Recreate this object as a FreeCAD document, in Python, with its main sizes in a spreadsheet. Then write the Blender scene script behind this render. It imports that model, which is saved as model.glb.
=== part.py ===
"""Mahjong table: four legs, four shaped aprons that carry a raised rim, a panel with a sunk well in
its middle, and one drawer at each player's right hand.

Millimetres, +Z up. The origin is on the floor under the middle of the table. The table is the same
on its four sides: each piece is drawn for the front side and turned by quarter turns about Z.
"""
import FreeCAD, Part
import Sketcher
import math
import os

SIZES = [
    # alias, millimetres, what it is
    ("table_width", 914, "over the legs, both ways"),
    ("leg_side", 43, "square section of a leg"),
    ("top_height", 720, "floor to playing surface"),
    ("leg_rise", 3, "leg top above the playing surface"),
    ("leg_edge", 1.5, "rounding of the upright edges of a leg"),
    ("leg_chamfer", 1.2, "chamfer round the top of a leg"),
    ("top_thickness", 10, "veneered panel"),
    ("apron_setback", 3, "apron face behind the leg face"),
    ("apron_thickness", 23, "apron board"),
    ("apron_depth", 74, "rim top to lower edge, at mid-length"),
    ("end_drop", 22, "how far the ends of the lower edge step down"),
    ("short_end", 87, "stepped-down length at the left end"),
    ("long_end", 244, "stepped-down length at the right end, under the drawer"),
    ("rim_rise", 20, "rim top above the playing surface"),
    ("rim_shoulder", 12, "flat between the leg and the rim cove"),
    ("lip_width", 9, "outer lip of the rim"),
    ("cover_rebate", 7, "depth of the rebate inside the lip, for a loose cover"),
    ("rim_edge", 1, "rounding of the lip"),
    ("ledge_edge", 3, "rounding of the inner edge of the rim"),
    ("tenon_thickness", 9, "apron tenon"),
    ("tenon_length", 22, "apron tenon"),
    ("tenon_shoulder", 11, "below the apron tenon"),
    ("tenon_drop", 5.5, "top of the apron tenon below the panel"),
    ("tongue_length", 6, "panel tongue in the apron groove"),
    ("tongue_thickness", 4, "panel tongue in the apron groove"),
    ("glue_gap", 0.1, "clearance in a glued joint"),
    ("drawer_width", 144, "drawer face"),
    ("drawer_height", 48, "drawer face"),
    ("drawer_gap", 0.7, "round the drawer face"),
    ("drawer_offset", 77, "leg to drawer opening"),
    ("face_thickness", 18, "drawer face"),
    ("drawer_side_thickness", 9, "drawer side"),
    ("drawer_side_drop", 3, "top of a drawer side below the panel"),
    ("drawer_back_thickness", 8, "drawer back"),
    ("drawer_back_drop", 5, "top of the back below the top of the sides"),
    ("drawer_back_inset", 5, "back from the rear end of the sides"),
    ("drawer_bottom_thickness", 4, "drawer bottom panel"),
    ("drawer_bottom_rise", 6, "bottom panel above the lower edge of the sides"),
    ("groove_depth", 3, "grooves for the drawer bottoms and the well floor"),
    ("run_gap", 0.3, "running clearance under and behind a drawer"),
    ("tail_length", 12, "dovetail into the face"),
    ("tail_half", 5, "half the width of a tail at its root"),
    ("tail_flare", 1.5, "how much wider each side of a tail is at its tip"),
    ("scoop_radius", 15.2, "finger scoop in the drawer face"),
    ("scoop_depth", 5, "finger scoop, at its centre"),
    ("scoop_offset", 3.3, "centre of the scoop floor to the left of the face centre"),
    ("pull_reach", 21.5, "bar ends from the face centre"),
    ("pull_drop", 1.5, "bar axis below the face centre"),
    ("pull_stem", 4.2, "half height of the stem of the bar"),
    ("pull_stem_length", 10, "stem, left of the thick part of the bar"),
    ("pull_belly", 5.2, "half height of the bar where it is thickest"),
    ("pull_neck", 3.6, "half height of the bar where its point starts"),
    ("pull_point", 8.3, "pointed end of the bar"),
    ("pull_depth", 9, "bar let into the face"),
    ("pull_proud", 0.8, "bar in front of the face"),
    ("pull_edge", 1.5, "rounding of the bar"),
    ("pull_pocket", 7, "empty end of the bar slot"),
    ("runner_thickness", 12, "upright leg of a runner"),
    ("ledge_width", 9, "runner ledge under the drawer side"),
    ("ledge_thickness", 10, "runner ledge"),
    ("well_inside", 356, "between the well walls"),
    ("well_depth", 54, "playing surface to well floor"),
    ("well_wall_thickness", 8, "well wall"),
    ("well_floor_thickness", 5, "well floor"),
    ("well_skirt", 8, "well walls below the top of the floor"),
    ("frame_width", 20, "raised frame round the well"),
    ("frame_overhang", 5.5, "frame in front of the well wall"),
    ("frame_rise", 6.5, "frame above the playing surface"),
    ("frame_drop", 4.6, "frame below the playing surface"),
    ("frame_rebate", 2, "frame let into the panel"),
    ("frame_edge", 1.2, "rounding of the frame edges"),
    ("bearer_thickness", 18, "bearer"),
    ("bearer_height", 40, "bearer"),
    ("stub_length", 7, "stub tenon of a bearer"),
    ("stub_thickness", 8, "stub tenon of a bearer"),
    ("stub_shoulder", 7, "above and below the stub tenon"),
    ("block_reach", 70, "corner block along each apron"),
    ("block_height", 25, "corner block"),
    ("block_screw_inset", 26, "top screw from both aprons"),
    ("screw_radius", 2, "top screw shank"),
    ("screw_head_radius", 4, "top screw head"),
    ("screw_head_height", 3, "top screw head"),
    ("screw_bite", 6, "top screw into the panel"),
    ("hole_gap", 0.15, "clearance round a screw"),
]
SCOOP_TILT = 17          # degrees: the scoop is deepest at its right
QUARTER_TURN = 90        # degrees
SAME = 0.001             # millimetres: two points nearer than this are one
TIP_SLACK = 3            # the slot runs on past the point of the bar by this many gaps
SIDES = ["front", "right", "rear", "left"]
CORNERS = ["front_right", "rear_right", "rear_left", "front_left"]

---

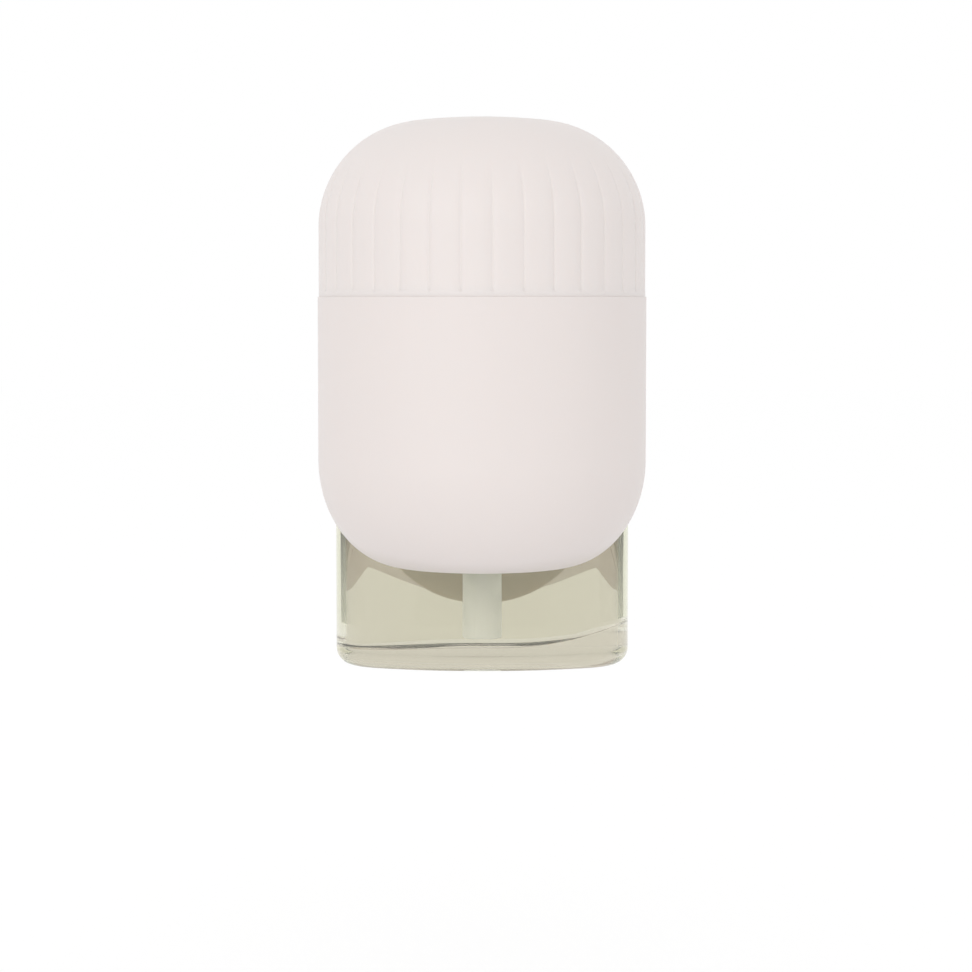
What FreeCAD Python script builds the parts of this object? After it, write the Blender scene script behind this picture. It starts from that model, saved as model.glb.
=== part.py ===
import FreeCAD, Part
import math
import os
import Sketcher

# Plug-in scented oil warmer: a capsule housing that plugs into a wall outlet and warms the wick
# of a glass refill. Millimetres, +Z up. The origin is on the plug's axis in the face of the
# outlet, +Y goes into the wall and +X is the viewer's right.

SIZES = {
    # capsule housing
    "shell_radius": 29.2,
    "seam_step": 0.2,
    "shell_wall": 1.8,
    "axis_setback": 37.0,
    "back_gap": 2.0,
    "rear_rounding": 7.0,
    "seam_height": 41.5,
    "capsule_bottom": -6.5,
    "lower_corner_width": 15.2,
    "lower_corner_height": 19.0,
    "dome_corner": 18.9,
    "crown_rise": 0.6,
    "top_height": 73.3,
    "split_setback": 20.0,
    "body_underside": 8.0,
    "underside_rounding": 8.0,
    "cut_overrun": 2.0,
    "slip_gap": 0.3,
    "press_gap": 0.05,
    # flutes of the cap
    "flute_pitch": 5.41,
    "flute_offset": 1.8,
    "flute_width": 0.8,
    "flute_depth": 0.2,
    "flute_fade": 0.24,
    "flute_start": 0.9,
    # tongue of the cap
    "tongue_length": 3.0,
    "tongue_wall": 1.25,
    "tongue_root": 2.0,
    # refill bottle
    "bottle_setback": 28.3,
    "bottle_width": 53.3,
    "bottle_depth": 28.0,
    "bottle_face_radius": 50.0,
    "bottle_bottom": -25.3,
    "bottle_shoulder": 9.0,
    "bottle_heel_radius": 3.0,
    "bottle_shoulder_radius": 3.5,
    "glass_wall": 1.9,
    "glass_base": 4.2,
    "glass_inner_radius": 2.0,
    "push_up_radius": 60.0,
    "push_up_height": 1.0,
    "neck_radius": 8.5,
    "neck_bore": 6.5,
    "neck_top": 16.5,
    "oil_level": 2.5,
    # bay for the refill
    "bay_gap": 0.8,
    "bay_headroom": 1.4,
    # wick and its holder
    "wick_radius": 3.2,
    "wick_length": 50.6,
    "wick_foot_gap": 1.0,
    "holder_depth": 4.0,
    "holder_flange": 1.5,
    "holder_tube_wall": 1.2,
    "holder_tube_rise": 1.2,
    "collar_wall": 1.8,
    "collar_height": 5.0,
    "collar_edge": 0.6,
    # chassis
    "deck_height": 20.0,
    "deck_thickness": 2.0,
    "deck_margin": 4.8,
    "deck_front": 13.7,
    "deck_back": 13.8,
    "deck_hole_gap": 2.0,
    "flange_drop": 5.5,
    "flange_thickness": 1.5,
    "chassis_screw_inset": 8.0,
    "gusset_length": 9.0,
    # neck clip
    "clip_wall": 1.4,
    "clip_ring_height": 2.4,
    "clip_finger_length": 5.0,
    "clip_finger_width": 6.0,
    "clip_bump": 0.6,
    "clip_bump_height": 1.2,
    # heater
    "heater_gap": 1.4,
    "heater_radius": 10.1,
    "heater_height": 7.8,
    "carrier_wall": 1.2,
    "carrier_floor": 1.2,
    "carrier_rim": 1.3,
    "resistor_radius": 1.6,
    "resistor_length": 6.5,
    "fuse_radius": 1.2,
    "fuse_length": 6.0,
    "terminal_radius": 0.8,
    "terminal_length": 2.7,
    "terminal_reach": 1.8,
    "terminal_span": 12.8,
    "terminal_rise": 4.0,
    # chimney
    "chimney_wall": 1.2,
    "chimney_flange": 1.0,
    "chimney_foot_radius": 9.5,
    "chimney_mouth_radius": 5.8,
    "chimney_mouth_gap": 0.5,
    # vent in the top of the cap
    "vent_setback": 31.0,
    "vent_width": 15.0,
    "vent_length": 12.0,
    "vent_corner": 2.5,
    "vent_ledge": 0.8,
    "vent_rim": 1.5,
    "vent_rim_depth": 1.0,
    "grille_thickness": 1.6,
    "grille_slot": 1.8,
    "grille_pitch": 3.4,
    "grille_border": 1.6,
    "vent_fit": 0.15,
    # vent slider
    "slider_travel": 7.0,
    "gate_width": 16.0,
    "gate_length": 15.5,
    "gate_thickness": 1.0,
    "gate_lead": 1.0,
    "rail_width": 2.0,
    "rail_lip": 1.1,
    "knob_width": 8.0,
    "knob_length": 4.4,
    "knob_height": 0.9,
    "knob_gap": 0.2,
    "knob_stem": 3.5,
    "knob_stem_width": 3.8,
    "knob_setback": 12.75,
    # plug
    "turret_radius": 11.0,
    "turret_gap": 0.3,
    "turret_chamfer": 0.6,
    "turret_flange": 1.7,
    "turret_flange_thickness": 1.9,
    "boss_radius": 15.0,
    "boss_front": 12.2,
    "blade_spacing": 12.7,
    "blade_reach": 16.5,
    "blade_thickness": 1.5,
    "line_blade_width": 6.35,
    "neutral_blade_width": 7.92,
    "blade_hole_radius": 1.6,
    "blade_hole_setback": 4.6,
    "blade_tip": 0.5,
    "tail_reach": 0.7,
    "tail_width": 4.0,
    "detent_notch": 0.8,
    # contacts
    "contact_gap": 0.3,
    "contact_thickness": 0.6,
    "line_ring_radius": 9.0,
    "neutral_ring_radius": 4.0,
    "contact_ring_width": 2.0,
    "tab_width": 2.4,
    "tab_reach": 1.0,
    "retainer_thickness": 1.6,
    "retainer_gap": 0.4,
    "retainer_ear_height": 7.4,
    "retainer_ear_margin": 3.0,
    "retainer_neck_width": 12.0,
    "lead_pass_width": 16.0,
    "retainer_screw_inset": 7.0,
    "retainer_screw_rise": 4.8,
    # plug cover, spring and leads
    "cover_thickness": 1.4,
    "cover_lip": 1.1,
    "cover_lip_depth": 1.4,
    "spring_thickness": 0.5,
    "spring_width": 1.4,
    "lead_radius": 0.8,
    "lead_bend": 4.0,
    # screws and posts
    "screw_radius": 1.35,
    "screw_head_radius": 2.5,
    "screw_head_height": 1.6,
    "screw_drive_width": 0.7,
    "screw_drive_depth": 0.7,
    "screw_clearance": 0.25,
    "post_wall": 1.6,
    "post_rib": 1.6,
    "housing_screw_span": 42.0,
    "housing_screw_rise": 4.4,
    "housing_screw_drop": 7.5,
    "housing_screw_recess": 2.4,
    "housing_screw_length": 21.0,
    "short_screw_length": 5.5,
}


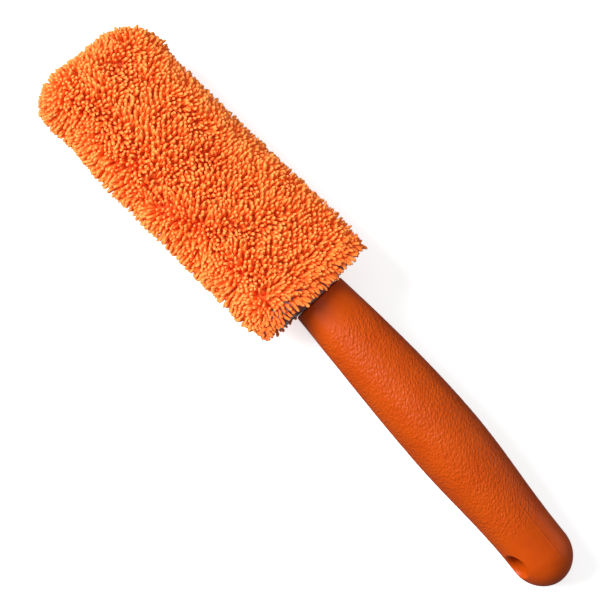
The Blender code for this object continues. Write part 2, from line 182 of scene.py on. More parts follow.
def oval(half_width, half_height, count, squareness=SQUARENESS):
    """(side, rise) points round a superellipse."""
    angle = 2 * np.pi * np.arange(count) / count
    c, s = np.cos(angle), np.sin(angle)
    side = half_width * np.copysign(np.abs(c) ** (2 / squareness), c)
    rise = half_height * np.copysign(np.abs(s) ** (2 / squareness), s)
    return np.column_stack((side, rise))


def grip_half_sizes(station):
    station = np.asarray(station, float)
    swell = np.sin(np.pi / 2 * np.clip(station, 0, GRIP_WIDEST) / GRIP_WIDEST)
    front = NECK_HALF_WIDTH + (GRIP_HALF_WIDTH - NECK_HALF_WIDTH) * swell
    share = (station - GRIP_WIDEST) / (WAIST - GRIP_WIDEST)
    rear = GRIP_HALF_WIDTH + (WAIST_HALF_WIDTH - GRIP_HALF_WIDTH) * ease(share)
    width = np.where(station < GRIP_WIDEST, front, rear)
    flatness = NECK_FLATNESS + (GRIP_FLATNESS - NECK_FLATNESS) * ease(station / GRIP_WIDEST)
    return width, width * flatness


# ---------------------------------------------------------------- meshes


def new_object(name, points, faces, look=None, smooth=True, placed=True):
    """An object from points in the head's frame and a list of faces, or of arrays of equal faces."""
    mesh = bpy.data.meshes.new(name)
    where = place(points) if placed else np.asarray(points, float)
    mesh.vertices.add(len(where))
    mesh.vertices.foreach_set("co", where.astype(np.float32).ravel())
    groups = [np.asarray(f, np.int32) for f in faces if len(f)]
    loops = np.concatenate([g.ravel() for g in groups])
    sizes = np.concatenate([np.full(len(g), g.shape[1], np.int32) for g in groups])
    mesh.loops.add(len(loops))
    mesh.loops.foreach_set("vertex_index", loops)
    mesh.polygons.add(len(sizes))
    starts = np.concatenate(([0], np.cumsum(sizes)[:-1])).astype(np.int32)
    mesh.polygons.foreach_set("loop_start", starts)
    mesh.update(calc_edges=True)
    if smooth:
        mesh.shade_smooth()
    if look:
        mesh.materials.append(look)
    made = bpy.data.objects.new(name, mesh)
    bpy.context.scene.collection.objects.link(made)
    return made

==

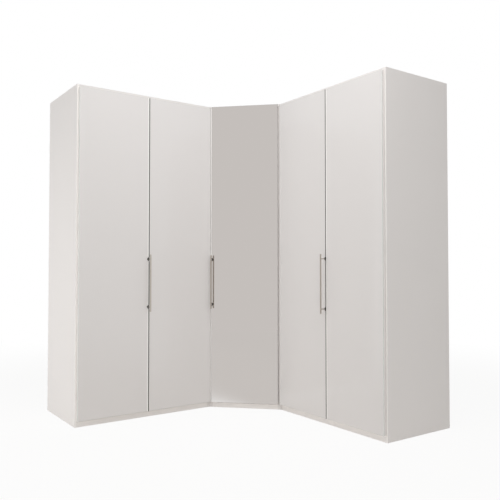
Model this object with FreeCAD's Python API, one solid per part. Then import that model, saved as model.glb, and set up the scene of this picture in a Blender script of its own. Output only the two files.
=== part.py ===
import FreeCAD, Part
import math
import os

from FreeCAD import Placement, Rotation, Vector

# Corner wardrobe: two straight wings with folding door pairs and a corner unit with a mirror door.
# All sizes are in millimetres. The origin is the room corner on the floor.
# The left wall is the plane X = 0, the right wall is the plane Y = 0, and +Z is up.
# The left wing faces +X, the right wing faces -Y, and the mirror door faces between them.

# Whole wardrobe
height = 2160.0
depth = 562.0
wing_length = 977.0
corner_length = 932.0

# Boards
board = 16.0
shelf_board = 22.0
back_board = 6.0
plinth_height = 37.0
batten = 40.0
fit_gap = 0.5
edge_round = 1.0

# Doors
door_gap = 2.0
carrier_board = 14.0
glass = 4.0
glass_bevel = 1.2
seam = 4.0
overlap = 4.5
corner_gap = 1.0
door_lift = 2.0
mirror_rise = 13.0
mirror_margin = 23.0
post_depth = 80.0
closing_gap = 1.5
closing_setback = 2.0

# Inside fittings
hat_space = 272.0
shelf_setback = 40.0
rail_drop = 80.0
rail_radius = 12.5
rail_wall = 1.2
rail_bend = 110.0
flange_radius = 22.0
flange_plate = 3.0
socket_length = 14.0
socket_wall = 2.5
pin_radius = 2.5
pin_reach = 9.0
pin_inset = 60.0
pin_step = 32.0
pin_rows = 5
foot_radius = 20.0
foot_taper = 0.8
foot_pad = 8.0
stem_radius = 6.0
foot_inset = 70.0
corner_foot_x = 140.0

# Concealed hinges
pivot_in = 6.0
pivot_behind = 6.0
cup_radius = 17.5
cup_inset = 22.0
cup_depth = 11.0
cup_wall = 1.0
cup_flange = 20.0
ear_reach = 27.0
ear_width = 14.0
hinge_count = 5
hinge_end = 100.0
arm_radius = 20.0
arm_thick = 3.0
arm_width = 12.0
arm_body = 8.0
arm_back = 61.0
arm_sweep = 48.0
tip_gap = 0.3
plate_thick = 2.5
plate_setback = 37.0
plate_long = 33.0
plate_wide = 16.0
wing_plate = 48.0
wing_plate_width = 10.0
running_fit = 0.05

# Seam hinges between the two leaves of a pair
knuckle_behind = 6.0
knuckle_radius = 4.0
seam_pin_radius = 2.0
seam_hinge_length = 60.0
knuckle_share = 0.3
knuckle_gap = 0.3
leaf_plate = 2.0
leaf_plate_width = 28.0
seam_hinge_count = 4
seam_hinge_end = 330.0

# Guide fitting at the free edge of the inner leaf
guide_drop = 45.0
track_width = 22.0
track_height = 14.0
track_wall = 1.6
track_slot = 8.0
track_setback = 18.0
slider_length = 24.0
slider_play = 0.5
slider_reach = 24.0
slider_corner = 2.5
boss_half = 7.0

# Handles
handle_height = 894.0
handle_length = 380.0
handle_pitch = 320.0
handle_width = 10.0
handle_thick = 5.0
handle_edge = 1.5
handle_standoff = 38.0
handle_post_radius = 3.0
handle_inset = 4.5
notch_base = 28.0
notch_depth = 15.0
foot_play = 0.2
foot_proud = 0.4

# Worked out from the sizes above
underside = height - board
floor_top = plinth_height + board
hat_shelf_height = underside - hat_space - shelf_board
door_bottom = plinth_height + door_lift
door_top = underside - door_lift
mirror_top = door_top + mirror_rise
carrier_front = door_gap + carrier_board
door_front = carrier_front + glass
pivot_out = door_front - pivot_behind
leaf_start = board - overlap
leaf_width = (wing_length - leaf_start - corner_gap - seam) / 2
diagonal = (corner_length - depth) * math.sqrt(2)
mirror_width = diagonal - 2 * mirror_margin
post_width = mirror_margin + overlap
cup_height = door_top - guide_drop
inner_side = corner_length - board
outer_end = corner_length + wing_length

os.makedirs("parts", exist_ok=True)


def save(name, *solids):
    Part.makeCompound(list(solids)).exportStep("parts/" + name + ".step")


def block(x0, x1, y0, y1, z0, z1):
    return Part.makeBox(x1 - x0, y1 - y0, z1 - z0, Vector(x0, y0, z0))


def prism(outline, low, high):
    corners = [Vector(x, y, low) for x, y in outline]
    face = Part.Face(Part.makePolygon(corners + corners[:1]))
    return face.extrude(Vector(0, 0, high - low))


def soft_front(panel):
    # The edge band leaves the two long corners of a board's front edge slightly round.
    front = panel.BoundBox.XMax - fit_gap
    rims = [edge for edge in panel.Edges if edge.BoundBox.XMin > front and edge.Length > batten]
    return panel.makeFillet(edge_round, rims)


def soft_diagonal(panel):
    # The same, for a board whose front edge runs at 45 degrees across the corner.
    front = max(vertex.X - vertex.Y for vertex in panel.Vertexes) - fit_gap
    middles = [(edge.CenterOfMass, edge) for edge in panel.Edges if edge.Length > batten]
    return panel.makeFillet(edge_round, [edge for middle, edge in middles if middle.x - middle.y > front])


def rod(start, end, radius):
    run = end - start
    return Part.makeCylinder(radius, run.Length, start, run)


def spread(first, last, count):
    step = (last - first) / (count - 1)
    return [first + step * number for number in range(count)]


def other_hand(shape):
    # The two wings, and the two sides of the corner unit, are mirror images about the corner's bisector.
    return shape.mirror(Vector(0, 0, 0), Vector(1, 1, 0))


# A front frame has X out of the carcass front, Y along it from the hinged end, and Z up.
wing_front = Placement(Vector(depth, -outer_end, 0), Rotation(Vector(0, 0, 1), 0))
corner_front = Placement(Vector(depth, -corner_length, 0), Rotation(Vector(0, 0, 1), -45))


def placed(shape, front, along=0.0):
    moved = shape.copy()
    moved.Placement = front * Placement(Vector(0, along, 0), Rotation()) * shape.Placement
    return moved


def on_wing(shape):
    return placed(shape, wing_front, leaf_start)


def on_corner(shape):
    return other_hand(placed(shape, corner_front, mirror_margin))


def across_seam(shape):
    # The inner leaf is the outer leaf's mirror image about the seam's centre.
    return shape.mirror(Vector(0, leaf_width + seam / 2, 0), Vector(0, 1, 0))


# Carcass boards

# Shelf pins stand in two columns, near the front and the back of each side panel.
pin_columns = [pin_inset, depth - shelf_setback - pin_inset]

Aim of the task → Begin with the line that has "What FreeCAD Python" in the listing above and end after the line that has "# outlet, +Y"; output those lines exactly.

Result of the task →
What FreeCAD Python script builds the parts of this object? After it, write the Blender scene script behind this picture. It starts from that model, saved as model.glb.
=== part.py ===
import FreeCAD, Part
import math
import os
import Sketcher

# Plug-in scented oil warmer: a capsule housing that plugs into a wall outlet and warms the wick
# of a glass refill. Millimetres, +Z up. The origin is on the plug's axis in the face of the
# outlet, +Y goes into the wall and +X is the viewer's right.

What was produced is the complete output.